**TASK PROMPT:**
Output the entries verbatim, including every line.

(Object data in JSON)
┄┄┄┄┄┄┄┄┄┄┄┄┄┄┄┄┄┄┄┄

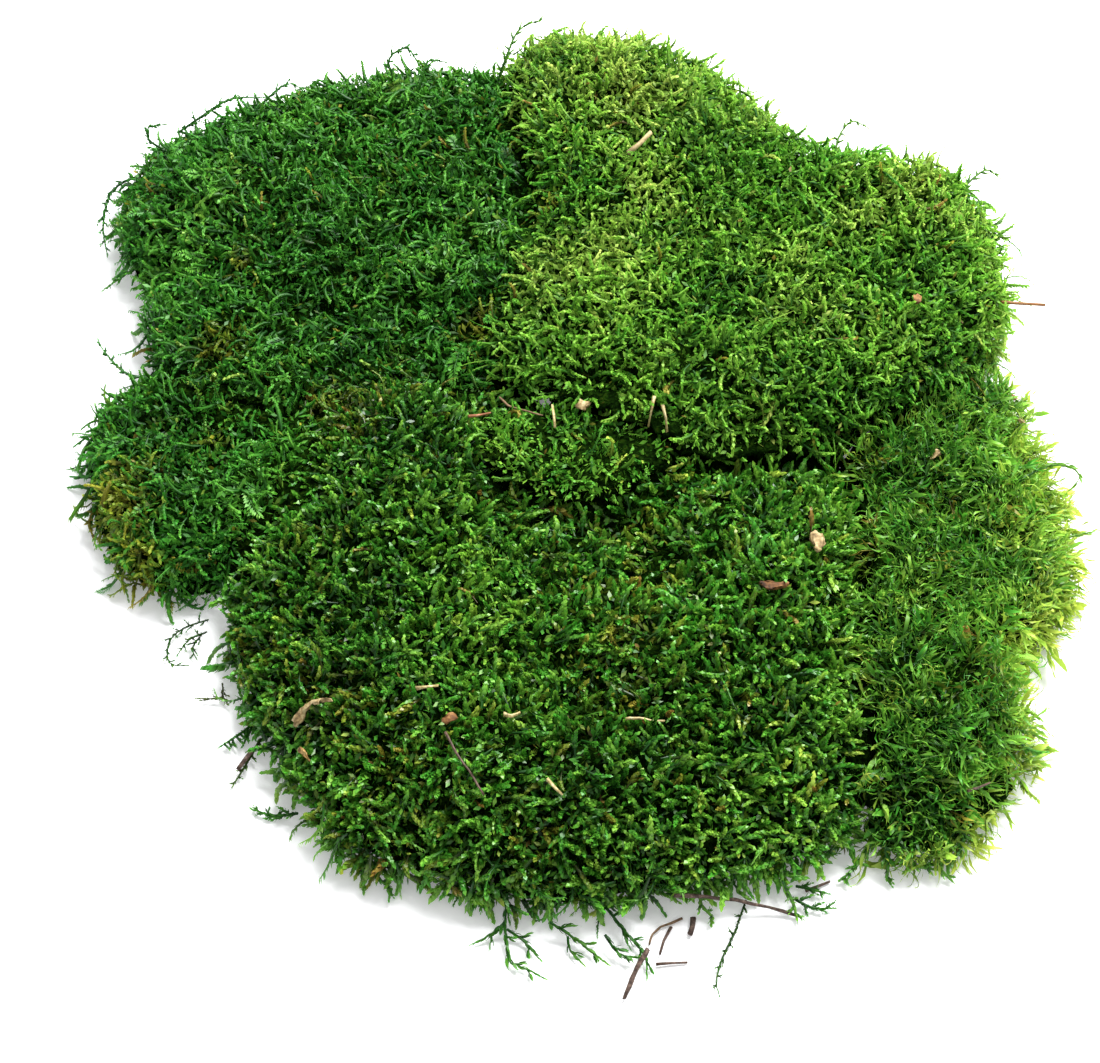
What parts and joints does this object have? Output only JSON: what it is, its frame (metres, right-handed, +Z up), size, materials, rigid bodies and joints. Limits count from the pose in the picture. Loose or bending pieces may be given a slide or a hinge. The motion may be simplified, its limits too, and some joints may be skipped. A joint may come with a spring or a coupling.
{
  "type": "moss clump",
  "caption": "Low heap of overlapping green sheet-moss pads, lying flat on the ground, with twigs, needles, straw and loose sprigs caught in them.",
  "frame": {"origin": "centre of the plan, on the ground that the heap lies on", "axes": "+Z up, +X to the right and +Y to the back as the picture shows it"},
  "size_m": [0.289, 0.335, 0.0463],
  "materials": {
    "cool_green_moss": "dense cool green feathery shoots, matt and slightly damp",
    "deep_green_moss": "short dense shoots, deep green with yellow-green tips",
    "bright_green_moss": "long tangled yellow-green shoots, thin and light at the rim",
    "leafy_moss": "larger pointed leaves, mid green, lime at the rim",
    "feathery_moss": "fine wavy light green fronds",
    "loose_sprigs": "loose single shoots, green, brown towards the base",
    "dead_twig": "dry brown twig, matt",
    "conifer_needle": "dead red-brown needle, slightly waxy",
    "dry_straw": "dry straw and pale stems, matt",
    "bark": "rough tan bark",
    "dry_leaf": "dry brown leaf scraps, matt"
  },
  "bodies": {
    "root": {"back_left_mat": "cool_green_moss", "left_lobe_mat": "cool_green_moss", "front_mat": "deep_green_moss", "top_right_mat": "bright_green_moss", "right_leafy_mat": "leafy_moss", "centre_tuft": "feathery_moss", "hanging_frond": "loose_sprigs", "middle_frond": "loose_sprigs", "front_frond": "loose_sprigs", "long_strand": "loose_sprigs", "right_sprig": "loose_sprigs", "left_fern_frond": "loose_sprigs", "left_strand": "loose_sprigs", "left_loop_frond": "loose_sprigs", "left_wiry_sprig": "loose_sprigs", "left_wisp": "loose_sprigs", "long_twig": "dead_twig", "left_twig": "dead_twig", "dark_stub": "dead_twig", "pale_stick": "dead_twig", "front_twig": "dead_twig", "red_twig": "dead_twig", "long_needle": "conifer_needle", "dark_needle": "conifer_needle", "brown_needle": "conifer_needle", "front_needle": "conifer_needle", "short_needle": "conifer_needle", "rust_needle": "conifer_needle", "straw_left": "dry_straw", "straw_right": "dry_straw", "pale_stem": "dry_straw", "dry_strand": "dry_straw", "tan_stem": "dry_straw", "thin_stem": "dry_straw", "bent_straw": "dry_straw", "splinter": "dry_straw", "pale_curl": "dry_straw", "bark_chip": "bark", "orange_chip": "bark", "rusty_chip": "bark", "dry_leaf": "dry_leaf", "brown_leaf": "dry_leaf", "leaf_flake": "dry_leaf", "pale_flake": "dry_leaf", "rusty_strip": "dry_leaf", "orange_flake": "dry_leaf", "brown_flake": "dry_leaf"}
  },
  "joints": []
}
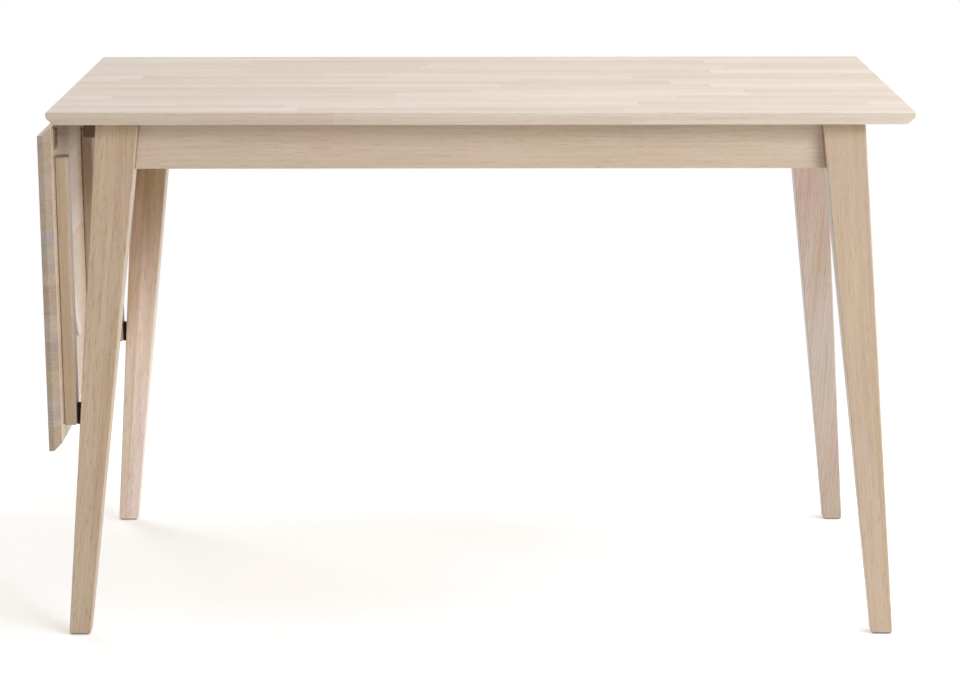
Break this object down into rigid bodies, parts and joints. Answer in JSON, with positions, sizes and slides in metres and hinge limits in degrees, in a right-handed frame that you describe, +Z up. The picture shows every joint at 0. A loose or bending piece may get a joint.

┄┄┄┄┄┄┄┄┄┄┄┄┄┄┄┄┄┄┄┄

**RESPONSE BELOW:**
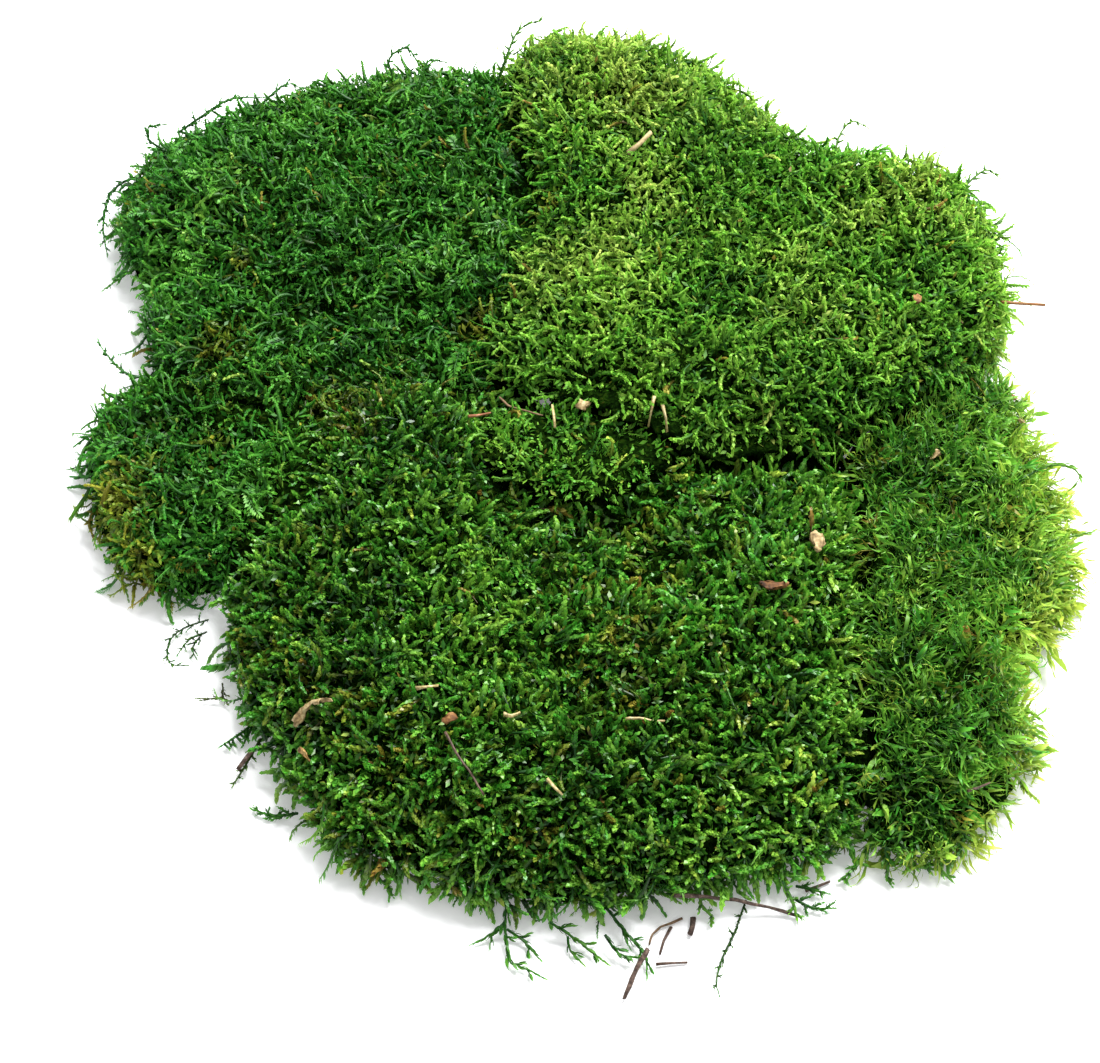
What parts and joints does this object have? Output only JSON: what it is, its frame (metres, right-handed, +Z up), size, materials, rigid bodies and joints. Limits count from the pose in the picture. Loose or bending pieces may be given a slide or a hinge. The motion may be simplified, its limits too, and some joints may be skipped. A joint may come with a spring or a coupling.
{
  "type": "moss clump",
  "caption": "Low heap of overlapping green sheet-moss pads, lying flat on the ground, with twigs, needles, straw and loose sprigs caught in them.",
  "frame": {"origin": "centre of the plan, on the ground that the heap lies on", "axes": "+Z up, +X to the right and +Y to the back as the picture shows it"},
  "size_m": [0.289, 0.335, 0.0463],
  "materials": {
    "cool_green_moss": "dense cool green feathery shoots, matt and slightly damp",
    "deep_green_moss": "short dense shoots, deep green with yellow-green tips",
    "bright_green_moss": "long tangled yellow-green shoots, thin and light at the rim",
    "leafy_moss": "larger pointed leaves, mid green, lime at the rim",
    "feathery_moss": "fine wavy light green fronds",
    "loose_sprigs": "loose single shoots, green, brown towards the base",
    "dead_twig": "dry brown twig, matt",
    "conifer_needle": "dead red-brown needle, slightly waxy",
    "dry_straw": "dry straw and pale stems, matt",
    "bark": "rough tan bark",
    "dry_leaf": "dry brown leaf scraps, matt"
  },
  "bodies": {
    "root": {"back_left_mat": "cool_green_moss", "left_lobe_mat": "cool_green_moss", "front_mat": "deep_green_moss", "top_right_mat": "bright_green_moss", "right_leafy_mat": "leafy_moss", "centre_tuft": "feathery_moss", "hanging_frond": "loose_sprigs", "middle_frond": "loose_sprigs", "front_frond": "loose_sprigs", "long_strand": "loose_sprigs", "right_sprig": "loose_sprigs", "left_fern_frond": "loose_sprigs", "left_strand": "loose_sprigs", "left_loop_frond": "loose_sprigs", "left_wiry_sprig": "loose_sprigs", "left_wisp": "loose_sprigs", "long_twig": "dead_twig", "left_twig": "dead_twig", "dark_stub": "dead_twig", "pale_stick": "dead_twig", "front_twig": "dead_twig", "red_twig": "dead_twig", "long_needle": "conifer_needle", "dark_needle": "conifer_needle", "brown_needle": "conifer_needle", "front_needle": "conifer_needle", "short_needle": "conifer_needle", "rust_needle": "conifer_needle", "straw_left": "dry_straw", "straw_right": "dry_straw", "pale_stem": "dry_straw", "dry_strand": "dry_straw", "tan_stem": "dry_straw", "thin_stem": "dry_straw", "bent_straw": "dry_straw", "splinter": "dry_straw", "pale_curl": "dry_straw", "bark_chip": "bark", "orange_chip": "bark", "rusty_chip": "bark", "dry_leaf": "dry_leaf", "brown_leaf": "dry_leaf", "leaf_flake": "dry_leaf", "pale_flake": "dry_leaf", "rusty_strip": "dry_leaf", "orange_flake": "dry_leaf", "brown_flake": "dry_leaf"}
  },
  "joints": []
}
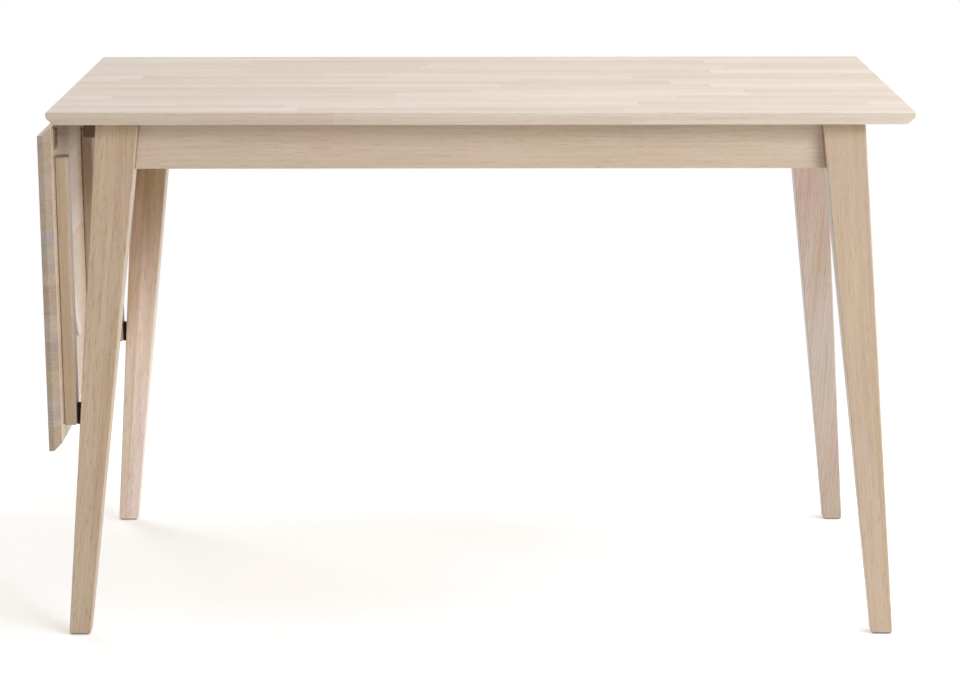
Break this object down into rigid bodies, parts and joints. Answer in JSON, with positions, sizes and slides in metres and hinge limits in degrees, in a right-handed frame that you describe, +Z up. The picture shows every joint at 0. A loose or bending piece may get a joint.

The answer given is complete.